Banning apps which could be used to share porn seems worrying not least because a clear correlation between a ban and countering sexual abuse, particularly child abuse, which is often cited as the rationale underlying proposed bans, does not appear to have been established.

There definitely are problems with evidence-based policy but if one argues in favour of banning specific apps or, indeed, entire technologies on the basis that it'd help counter child porn images (which are, not to put too fine a point on it, indecent images of children and, where real children are featured, evidence of child abuse), it is perhaps worth asking what makes a specific app or technology suitable for being so banned but not others, and to what extent the enthusiasm for a specific ban has roots which can be traced to class. One man's porn is another man's art, as they say.

The case of websites is somewhat easier to determine than the issue of apps since it's possible to look at either the content available through specific URLs or the overwhelming use of entire websites, and determine whether they deserve to be banned. This is an approach which the Delhi High Court adopted in its judgment in CS(COMM) 724/2017 issued on 10 April 2019. Although the case itself dealt with websites which are overwhelmingly used for copyright infringement, the court drew analogies with child porn with the result being that, by inference, it should be possible to argue that a website devoted to child porn and perhaps other forms of non-consensual porn, even it is hydra-headed (popping up as it may with minor alphanumeric variations), can legitimately be blocked in its entirety through a judicial order.

However, the trouble with porn-related regulation is that although there are forms of porn that are clearly morally and legally indefensible, pushing them off easily-accessible platforms doesn't necessarily get rid of the explicit imagery itself. It makes it less visible: out of sight and out of mind.

Forcing indefensible, non-consensual 'porn' entirely out of sight is not necessarily always the best way to counter it. The worst abusers -- 'consumers', as they are often flippantly called despite their choosing to watch crimes for entertainment -- will find ways to access it.
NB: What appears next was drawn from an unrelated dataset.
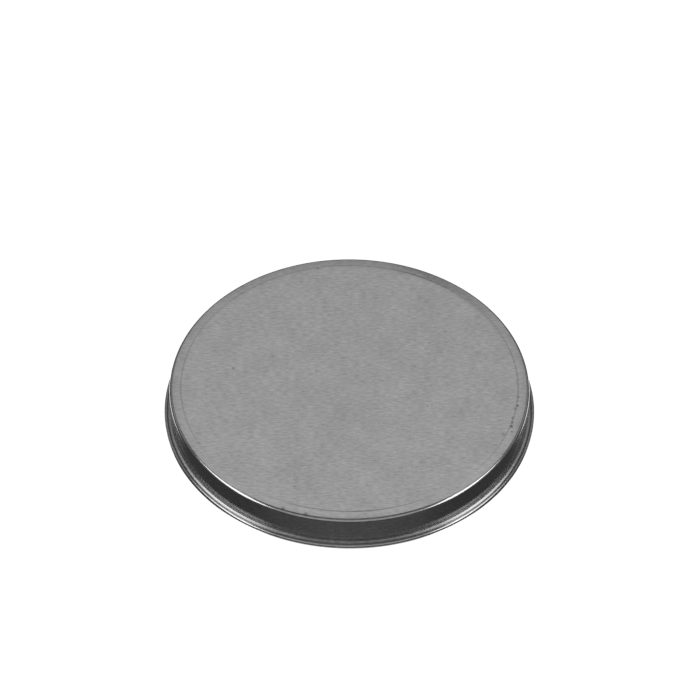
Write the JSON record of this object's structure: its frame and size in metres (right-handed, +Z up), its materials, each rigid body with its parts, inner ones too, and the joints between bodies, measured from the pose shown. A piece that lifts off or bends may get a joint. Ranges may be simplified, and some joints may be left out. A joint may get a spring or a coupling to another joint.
{
  "type": "candle tin",
  "caption": "Shallow round candle tin: plain metal slip lid with a rolled edge over a drawn base, filled with wax and short wicks.",
  "frame": {"origin": "on the tin's axis, at the plane that the base stands on", "axes": "+Z up along the tin's axis, from the base to the lid; +X from the axis towards wick 1"},
  "size_m": [0.1038, 0.1038, 0.0102],
  "materials": {
    "tinplate": "satin rolled tinplate",
    "wax": "smooth, waxy",
    "cotton": "braided, waxed",
    "tab_steel": "bright tinned",
    "foam_pad": "matt foam"
  },
  "bodies": {
    "tin": {"tin_base": "tinplate", "wax_fill": "wax", "wick_1": "cotton", "wick_tab_1": "tab_steel", "wick_sticker_1": "foam_pad", "wick_2": "cotton", "wick_tab_2": "tab_steel", "wick_sticker_2": "foam_pad", "wick_3": "cotton", "wick_tab_3": "tab_steel", "wick_sticker_3": "foam_pad"},
    "lid": {"tin_lid": "tinplate"}
  },
  "joints": [
    {"name": "lid_lift", "type": "slide", "parent": "tin", "child": "lid", "axis": [0, 0, 1], "range_m": [0, 0.03]}
  ]
}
And non-consensual 'porn' whether it is child porn or trophy porn is filmed sexual abuse, as it is worth reiterating over and over again.

Making explicit imagery publicly-invisible can have the presumably inadvertent effect of pushing those who feature in it further into the fringes of public consciousness. In the case of 'child porn': abused kids or, in the case of trophy porn: raped women.
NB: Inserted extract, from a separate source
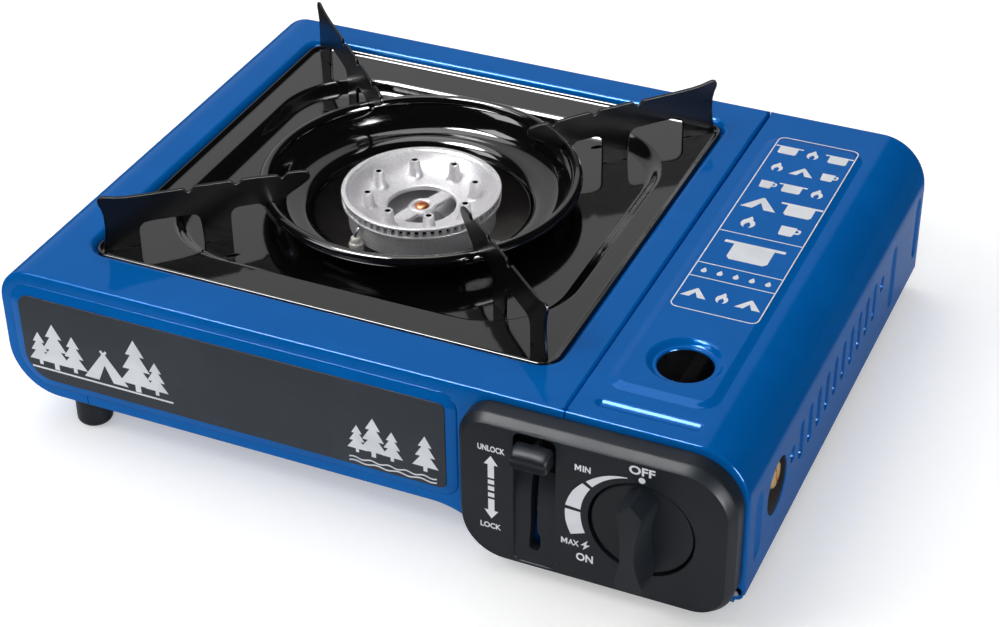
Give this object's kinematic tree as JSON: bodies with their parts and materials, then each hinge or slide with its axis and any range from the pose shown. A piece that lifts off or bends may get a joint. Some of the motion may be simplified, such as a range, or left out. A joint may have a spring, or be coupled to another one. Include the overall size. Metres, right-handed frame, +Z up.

Maybe there is reason for banning or restricting technologies which can potentially be used to help non-consensual explicit imagery proliferate just as there definitely is good reason to ban manifestations of technology which are without doubt solely devoted to the proliferation of non-consensual porn. However, the arguments in favour seem of such bans in the case of possible (and not actual) abuse seem to to stem, in large part, from an evidence-free visceral and entirely understandable desire to make non-consensual porn such as 'child porn' disappear.

Unfortunately, making non-consensual porn disappear from an app which is easily publicly-accessible or making the app itself disappear, especially if the app is not devoted to the proliferation of non-consensual porn alone, may not be enough to protect children or others victimised buy such porn.
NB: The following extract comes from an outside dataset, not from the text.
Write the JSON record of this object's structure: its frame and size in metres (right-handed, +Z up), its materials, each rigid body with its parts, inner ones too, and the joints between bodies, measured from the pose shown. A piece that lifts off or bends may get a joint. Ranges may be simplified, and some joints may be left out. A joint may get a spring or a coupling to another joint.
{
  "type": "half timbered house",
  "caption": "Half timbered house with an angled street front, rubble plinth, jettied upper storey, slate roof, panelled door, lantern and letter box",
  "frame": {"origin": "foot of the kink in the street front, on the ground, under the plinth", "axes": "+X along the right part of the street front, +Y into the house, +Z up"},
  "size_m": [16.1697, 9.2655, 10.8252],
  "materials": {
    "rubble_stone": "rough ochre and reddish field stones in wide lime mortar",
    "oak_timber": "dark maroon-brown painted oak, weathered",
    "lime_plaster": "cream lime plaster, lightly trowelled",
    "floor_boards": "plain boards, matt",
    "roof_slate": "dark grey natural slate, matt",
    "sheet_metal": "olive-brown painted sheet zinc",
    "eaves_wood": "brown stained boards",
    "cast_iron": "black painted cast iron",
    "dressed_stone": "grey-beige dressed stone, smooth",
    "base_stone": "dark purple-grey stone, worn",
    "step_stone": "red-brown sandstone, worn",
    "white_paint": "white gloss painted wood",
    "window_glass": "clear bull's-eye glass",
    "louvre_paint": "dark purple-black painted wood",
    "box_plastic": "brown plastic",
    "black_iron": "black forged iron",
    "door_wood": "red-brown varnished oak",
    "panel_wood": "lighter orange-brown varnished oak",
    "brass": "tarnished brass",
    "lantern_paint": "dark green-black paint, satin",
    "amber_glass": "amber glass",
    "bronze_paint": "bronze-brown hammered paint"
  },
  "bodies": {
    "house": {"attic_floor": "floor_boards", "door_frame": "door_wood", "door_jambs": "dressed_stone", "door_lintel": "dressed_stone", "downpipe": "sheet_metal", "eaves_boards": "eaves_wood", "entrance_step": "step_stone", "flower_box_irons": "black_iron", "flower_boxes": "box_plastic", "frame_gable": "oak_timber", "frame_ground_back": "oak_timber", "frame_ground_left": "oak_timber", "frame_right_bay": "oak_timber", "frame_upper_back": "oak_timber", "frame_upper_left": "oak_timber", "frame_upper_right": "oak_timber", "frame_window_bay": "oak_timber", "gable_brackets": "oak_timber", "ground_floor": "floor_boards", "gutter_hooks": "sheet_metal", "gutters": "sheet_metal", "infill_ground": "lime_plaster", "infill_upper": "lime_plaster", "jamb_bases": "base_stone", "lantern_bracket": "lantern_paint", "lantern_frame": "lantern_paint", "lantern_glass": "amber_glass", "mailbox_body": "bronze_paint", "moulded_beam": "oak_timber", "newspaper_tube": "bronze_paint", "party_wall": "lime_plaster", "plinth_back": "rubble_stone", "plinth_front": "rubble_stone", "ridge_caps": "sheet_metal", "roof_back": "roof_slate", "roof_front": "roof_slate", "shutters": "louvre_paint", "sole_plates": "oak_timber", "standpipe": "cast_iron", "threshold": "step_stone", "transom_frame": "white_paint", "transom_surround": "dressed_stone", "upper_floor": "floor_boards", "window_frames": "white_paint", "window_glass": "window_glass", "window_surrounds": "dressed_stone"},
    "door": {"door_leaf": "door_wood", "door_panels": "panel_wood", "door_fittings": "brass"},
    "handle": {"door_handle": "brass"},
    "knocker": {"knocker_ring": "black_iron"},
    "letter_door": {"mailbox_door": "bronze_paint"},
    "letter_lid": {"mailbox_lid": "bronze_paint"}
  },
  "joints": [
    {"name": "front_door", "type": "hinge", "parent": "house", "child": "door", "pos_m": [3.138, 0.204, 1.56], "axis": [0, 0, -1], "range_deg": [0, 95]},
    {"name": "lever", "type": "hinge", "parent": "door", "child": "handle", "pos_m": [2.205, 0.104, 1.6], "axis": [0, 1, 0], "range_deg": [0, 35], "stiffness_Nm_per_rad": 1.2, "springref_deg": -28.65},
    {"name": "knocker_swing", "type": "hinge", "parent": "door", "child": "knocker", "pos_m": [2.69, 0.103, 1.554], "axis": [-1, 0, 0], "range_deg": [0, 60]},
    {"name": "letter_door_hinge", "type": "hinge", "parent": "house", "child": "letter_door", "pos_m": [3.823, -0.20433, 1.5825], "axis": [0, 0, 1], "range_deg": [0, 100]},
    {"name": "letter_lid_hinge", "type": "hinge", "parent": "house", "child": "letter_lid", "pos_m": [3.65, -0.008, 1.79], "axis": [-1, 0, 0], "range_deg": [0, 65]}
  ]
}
It has to be said that it is hard to protect the victims of sexual violence, and it is even harder to protect those victims who are not even visible to the public. It is possible that bans, unless they are carefully targeted, would achieve little apart from making those who are abused even more difficult to find.

Ultimately, deciding on whether or not a ban is appropriate requires balancing a number of priorities: protecting those who feature in non-consensual porn, restricting the proliferation of porn (since, whether or not one thinks it should be legal, the fact of the matter is that it is not currently legal), and protecting children who are able to access porn as consumers.  

The argument that bans are appropriate because children are being or could be targeted as consumers of porn, of course, takes one down a rabbit-hole trying to negotiate what is and isn't appropriate. And legal. Here, too, it's worth asking: Who's affected? How? Where's the evidence? After all, so-called 'age locks' are likely to be easily circumvented by even mildly-tech-savvy teenagers. And 'age-verification to access explicit imagery' gives rise to a whole host of privacy concerns for consumers in particular and safety concerns for consenting sex workers in particular.

We need to ask more questions about what the best course of action is, and whether bans are appropriate given that they may not only fail to protect those who are abused and but also almost certainly have adverse free speech and safety implications.

We've gone down this road many, many times trying to ban porn. Claiming that we're protecting children. Claiming that we're countering violence against women. Remember the 857-site ban? We've asked questions. Just not always the right ones. And not enough of them.

Ultimately, this isn't about any specific case or app or technology in isolation. It's about its being high time we started interrogating who exactly we're trying to protect with porn bans, how we're going about it, and whether bans have their intended effect.

If there's anyone who deserves protection when it comes to explicit imagery, it's those who feature in it -- children and adults -- and those who are exposed to it as children. Discussions relating to specific apps and technologies ebb soon enough. The issues they raise, however, remain.